The Thomas J. Lipton Company plant on the West Side, ca 1970. [UCSC]

The prominence of Wrigley and the growing collection of packing houses around Swift Street attracted new industries to the area. The construction firm of Borchers Brothers moved to Fair Avenue in 1964 and established the easternmost spur on the West Side. They did not stay for long, though, and in 1968 the warehouse was taken over by Peerless Portable Metal Buildings, moving from a warehouse on Delaware Avenue. However, it seems this company did not use the spur since it was designated vacant in 1977. More importantly, though, was the construction of the largest plant on the West Side: the Thomas J. Lipton Company's factory, also on Delaware Avenue. This massive complex, which opened in 1969, was below the railroad grade, so a forked pair of spurs curved down from near Swift Street, across a field, and to two separate loading bays on the east side of the plant. In 1970, Mondo Bros. Distributing Company relocated from Amat Street to a warehouse and office on a spur just beside Swift Street, wholesaling beer and wine. This was likely the last new industry to operate off of an industrial spur on the West Side.

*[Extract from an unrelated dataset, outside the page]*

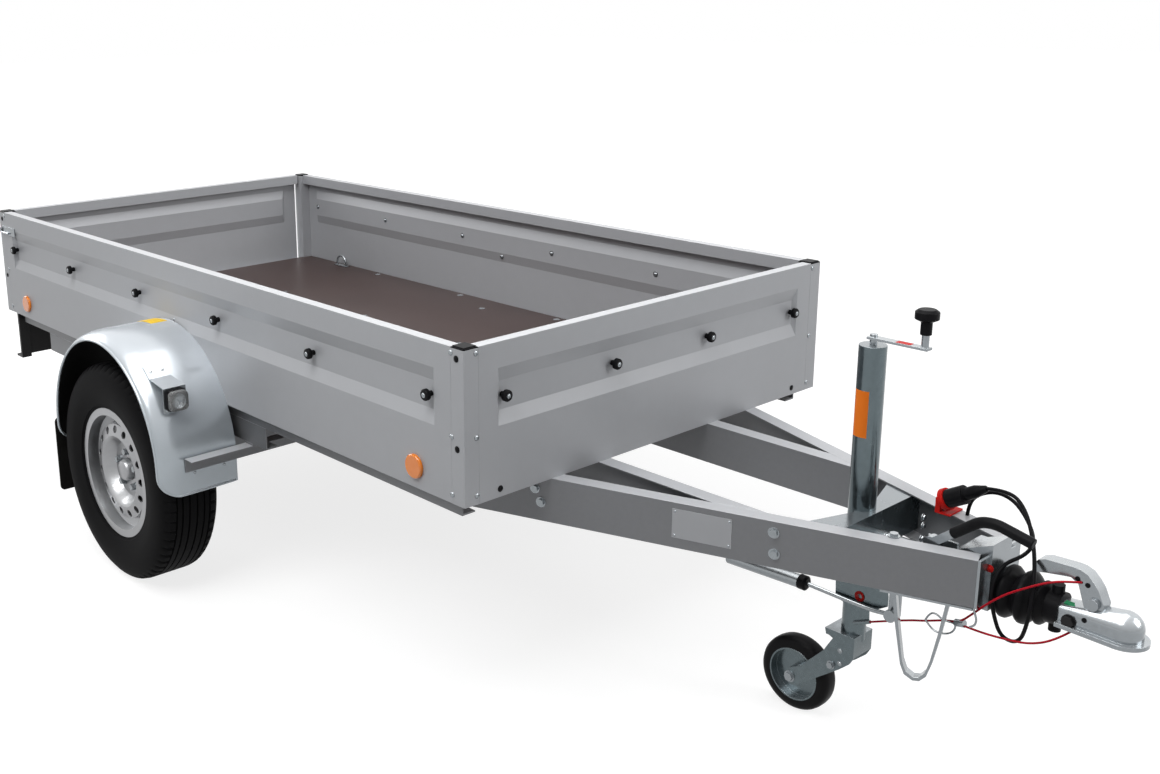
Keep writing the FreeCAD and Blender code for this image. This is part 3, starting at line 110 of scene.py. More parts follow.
# %% Camera
camera_place = Vector((2.7248, -2.4408, 1.6917))
camera_aim = Vector((0.127, -0.2585, 0.8319))
camera_roll = math.radians(0.92)


def new_object(name, data):
    """An object in the scene that shows a mesh, a curve, a lamp or a camera."""
    made = bpy.data.objects.new(name, data)
    bpy.context.scene.collection.objects.link(made)
    return made


def looking(place, target):
    """The matrix of a camera or lamp that stands at a place and points at a target."""
    turn = (target - place).to_track_quat("-Z", "Y").to_matrix().to_4x4()
    return Matrix.Translation(place) @ turn


camera_data = bpy.data.cameras.new("camera")
camera_data.lens = 39.99
camera_data.sensor_width = 36.0
camera_data.shift_x = 0.1211
camera_data.shift_y = -0.0618
camera = new_object("camera", camera_data)
camera.matrix_world = looking(camera_place, camera_aim) @ Matrix.Rotation(-camera_roll, 4, "Z")
bpy.context.scene.camera = camera
print("camera:", [round(c, 3) for c in camera_place])

# %% [markdown]
# ## Light, floor and background
# The main lamp is high on the near side, and softer ones stand above, in front and behind.
# The background is white to the camera, to mirror-like rays and through glass, and to nothing
# else, so it lights nothing by itself. The floor is a middle grey under that white, so that it
# doesn't light the walls from below.


# %% Node helpers
def fill(tree, node, *entries, **values):
    """Sets a node's properties and its inputs, by name or in order.

    An input is linked where its value is another node or a (node, output) pair.
    """
    for name, value in (*values.items(), *enumerate(entries)):
        if hasattr(node, str(name)):
            setattr(node, name, value)
            continue
        entry = node.inputs[name if isinstance(name, int) else name.replace("_", " ")]
        if isinstance(value, bpy.types.Node):
            value = (value, 0)
        if isinstance(value, tuple) and len(value) == 2:
            tree.links.new(value[0].outputs[value[1]], entry)
        else:
            entry.default_value = value
    return node


def add(tree, kind, *entries, **values):
    """Adds a node and fills it."""
    return fill(tree, tree.nodes.new(kind), *entries, **values)


def calc(tree, operation, *entries):
    """A calculation with numbers."""
    return add(tree, "ShaderNodeMath", *entries, operation=operation)


def mix(tree, factor, low, high, kind="RGBA"):
    """A blend of two colours, or of two numbers."""
    return add(tree, "ShaderNodeMix", data_type=kind, Factor=factor, A=low, B=high), "Result"


def ramp_of(tree, factor, stops):
    """A colour ramp with (place, grey or colour) stops."""
    ramp = add(tree, "ShaderNodeValToRGB", factor)
    elements = ramp.color_ramp.elements
    while len(elements) < len(stops):
        elements.new(0.5)
    for element, (place, value) in zip(elements, stops):
        element.position = place
        shade = (value,) * 3 if isinstance(value, (int, float)) else value
        element.color = (*shade, 1.0)
    return ramp


def background_rays(tree):
    """1 for the rays that see the background: from the camera, off metal and through glass."""
    rays = add(tree, "ShaderNodeLightPath")
    seen = (rays, "Is Camera Ray")
    for name in ("Is Glossy Ray", "Is Transmission Ray"):
        seen = calc(tree, "MAXIMUM", seen, (rays, name))
    return seen


def new_finish(name):
    """A material with its tree, its shader and a place in the object's own coordinates."""
    finish = bpy.data.materials.new(name)
    finish.use_nodes = True
    tree = finish.node_tree
    return finish, tree, tree.nodes["Principled BSDF"], (add(tree, "ShaderNodeTexCoord"), "Object")


# %% World and floor
world = bpy.data.worlds.new("studio")
bpy.context.scene.world = world
world.use_nodes = True
tree = world.node_tree
tree.nodes.clear()
white = (1.0, 1.0, 1.0, 1.0)
ray = add(tree, "ShaderNodeSeparateXYZ", (add(tree, "ShaderNodeTexCoord"), "Generated"))
height = add(tree, "ShaderNodeMapRange", (ray, "Z"), From_Min=-1.0, From_Max=1.0)
sky = ramp_of(tree, height, [(0.0, 0.22), (0.46, 0.26), (0.54, 0.42), (0.75, 0.8), (1.0, 1.0)])
shown = add(tree, "ShaderNodeMixShader", background_rays(tree),
            add(tree, "ShaderNodeBackground", sky, 0.2),
            add(tree, "ShaderNodeBackground", white, 1.0))
add(tree, "ShaderNodeOutputWorld", shown)

floor_half = 30.0
floor_mesh = bpy.data.meshes.new("floor")
floor_mesh.from_pydata([(x * floor_half, y * floor_half, 0)
                        for x, y in ((-1, -1), (1, -1), (1, 1), (-1, 1))], [], [(0, 1, 2, 3)])
floor = new_object("floor", floor_mesh)
floor_finish, tree, shader, place = new_finish("pale floor")
distance = add(tree, "ShaderNodeVectorMath", place, operation="LENGTH")
fade = add(tree, "ShaderNodeMapRange", (distance, "Value"), From_Min=1.6, From_Max=3.4,
           To_Min=0.8, To_Max=1.0)
fill(tree, shader, Base_Color=(0.30, 0.30, 0.30, 1.0), Roughness=0.9, Specular_IOR_Level=0.0,
     Emission_Color=white, Emission_Strength=calc(tree, "MULTIPLY", fade, background_rays(tree)))
floor_mesh.materials.append(floor_finish)

# %% Lamps
trailer_middle = Vector((0.0, 0.0, 0.5))
for name, place, size, power in (("overhead lamp", (0.3, 0.0, 5.0), 4.0, 110.0),
                                 ("near lamp", (0.6, -3.2, 4.6), 3.0, 160.0),
                                 ("front lamp", (5.0, 2.0, 3.0), 2.5, 120.0),
                                 ("rear lamp", (-6.0, -1.5, 3.0), 2.5, 100.0)):
    lamp_data = bpy.data.lights.new(name, "AREA")
    lamp_data.size = size
    lamp_data.energy = power
    new_object(name, lamp_data).matrix_world = looking(Vector(place), trailer_middle)
print("lamps:", len(bpy.data.lights))

# %% [markdown]
# ## Cords
# Two kinds of cord hang at the nose: the black lighting lead between the drawbar and its parked
# plug, and the thin red cable that pulls the brake if the trailer breaks away. A cord keeps its
# real length, so each is one smooth curve through the places where it really runs. The routes
# are the same points as in the solids, and the curve rounds them off.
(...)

The former Davenport Branch with the detached Mondo Bros. spur in the foreground and the Swift Street siding in the distance, November 28, 2017. [Derek Whaley]

From the mid-1970s through to the mid-1990s, patronage of industrial spurs on the West Side plummeted. When the Union Pacific Railroad continuously welded the track in the early 2000s, only the Swift Street siding remained intact. The spurs that once catered to Mondo Bros., Wrigley, and Moceo all remain in place, suggesting they were the last businesses to stop using their spurs, but they have been disconnected from the Santa Cruz Branch Rail Line. This entire stretch of rail can be followed along the Monterey Bay Sanctuary Scenic Trail.